Marchionni, who studied the topic for her Ph.D. at the University of Missouri in 2009, now teaches at Pacific Lutheran University, and is an editor at The Seattle Times. She discusses the findings of her doctoral dissertation Tuesday at SXSW.

Her presentation will focus on practical tips newsrooms can take to increase interaction, trust and audience for news websites. Below are her suggestions for journalists.

Use the tools of the Internet to commit journalism.

Reporters need to be on Facebook, Twitter and other social networks. Taking simple steps such as crowdsourcing story ideas or encouraging feedback increases a reporter’s credibility with a digital audience, Marchionni found in her research.

And, having a Twitter account that mixes appropriate personal messages along with work-related tweets can let the audience see the “person behind the news,” which also builds trust.

“This is a very uncomfortable idea for mainstream journalists,” she said. But it is a critical element in reader engagement online.

Provide online bio pages with photos.

Many news websites have inadequate “contact us” pages, and Marchionni suggests that staff directories should be improved to include both photos and short biographical sketches.
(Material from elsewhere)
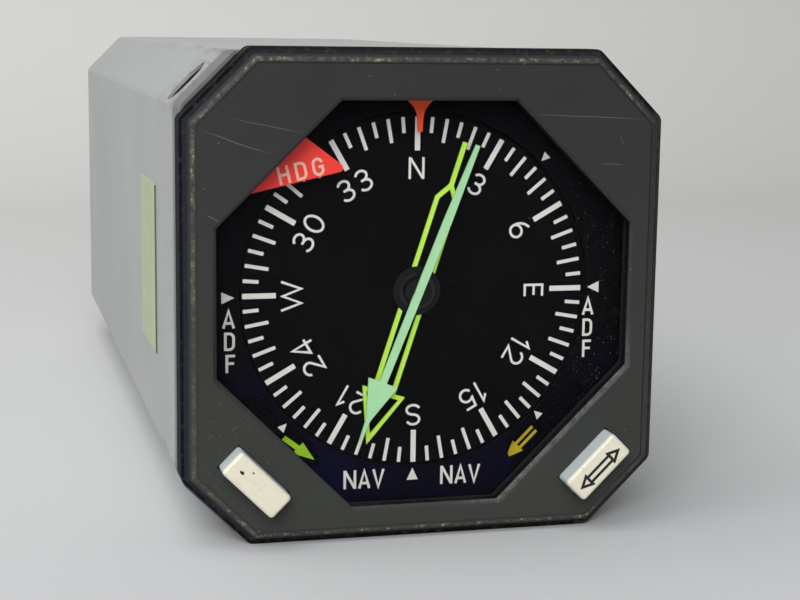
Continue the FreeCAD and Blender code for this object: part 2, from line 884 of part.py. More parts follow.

Providing photos, as columnists often do, allows readers to measure their “perceived similarity” to a journalist. This analysis includes both intellectual viewpoints on a topic as well as demographic factors. Audiences subconsciously use this information to judge the news they receive.

Marchionni said that in her studies, this factor was the most influential in determining the trust and credibility readers attributed to a news source.

Readers, she said, “perceive news in which they can sense the person behind the news as highly credible and highly expert.”